As individuals, within our shared cultures, experience happens. Dewey argues that it is not owned, or rather that it is not entirely owned. Your experience, my experience, is shared with “objective natural events,” making it “a serial course of affairs with their own characteristic properties and relationships, (it) occurs, happens, and is what it is. Among and within these occurrences, not outside of them nor underlying them, are those events which are denominated selves” (p. 179).
“The positive consequence is an understanding of the shift of emphasis from the experienced, the objective subject matter, the what, to the experiencing, the method if its course, the how of its changes” (p. 181). I see in this citation that by considering the various topics in this work, mind, self, experience, as verbs, Dewey is getting after the quality of these things, the “how of its changes,” rather than the static, objective qualities.

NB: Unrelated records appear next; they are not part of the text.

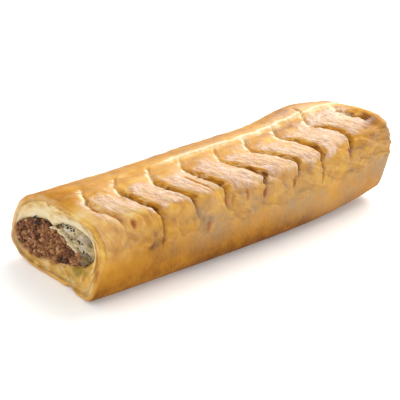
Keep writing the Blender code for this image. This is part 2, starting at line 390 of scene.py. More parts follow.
def grain(tree: Tree, size: float, detail: float = 3.0,
          stretch: tuple[float, float, float] = (1.0, 1.0, 1.0)) -> Socket:
    """A pattern of noise on object coordinates.

    Args:
        tree: the material's node tree.
        size: width of its grains, in metres.
        detail: how many finer levels it has.
        stretch: how much finer it is along each axis.

    Returns:
        The pattern's value, about 0.5 on average.
    """
    place = add_node(tree, "TexCoord", {}, {}, "Object")
    placed = add_node(tree, "Mapping", {"Scale": stretch}, {"Vector": place})
    return add_node(tree, "TexNoise", {"Scale": 1.0 / size, "Detail": detail}, {"Vector": placed})


def streaks(tree: Tree, degrees: float, along: float, across: float) -> Socket:
    """A pattern of streaks that lies on the crust, by the fields "along" and "around".

    Args:
        tree: the material's node tree.
        degrees: the streaks' turn from the roll's long direction, towards the crease.
        along: their length, in metres.
        across: their width, in metres.

    Returns:
        The pattern's value, about 0.5 on average.
    """
    places = [add_node(tree, "Attribute", {"attribute_name": label}, {}, "Fac")
              for label in ("along", "around")]
    flat = add_node(tree, "CombineXYZ", {}, dict(enumerate(places)))
    turned = add_node(tree, "VectorRotate",
                      {"rotation_type": "Z_AXIS", "Angle": math.radians(degrees)}, {"Vector": flat})
    sized = add_node(tree, "VectorMath",
                     {"operation": "MULTIPLY", 1: (MM / along, MM / across, 1.0)}, {0: turned})
    return add_node(tree, "TexNoise", {"Scale": 1.0, "Detail": 3.0}, {"Vector": sized})


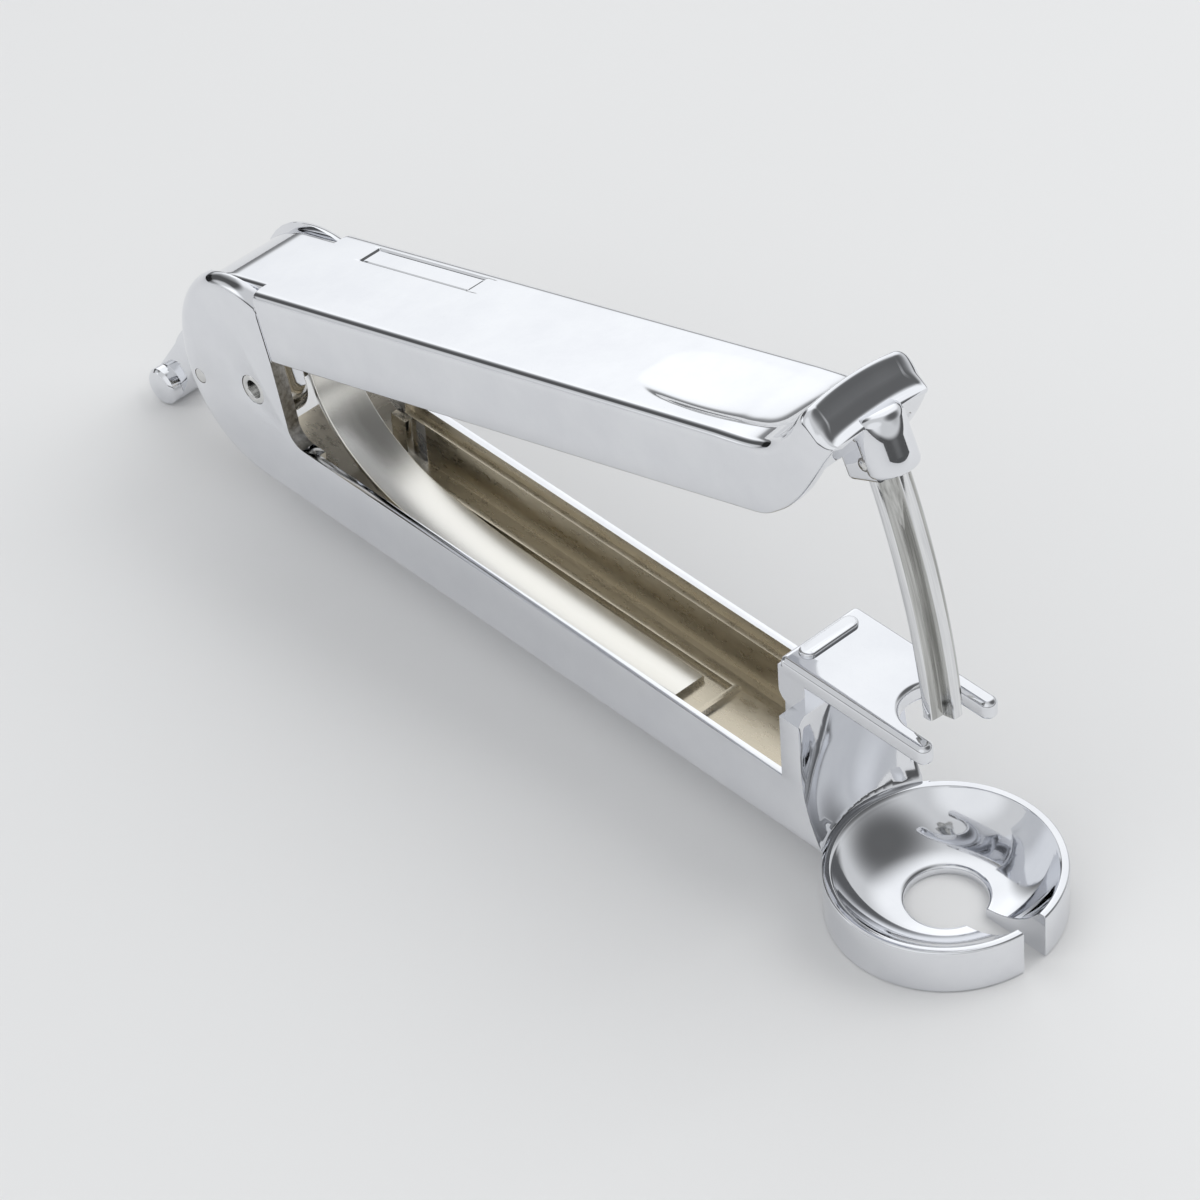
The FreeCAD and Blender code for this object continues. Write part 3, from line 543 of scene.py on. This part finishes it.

“Thus an individual existence has a double status and import. There is the individual that belongs in a continuous system of connected events which reinforce its activities and which form a world in which it is at home… Then there is the individual that finds the gap between distinctive bias and the operations of the things through which alone its need can be satisfied; it is broken off, discrete, because it is at odds with its surroundings… In the later process, intelligence is born – not mind which appropriates and enjoys the whole of which it is a part, but mind as individualized, initiating, adventuring, experimenting, dissolving” (p. 188).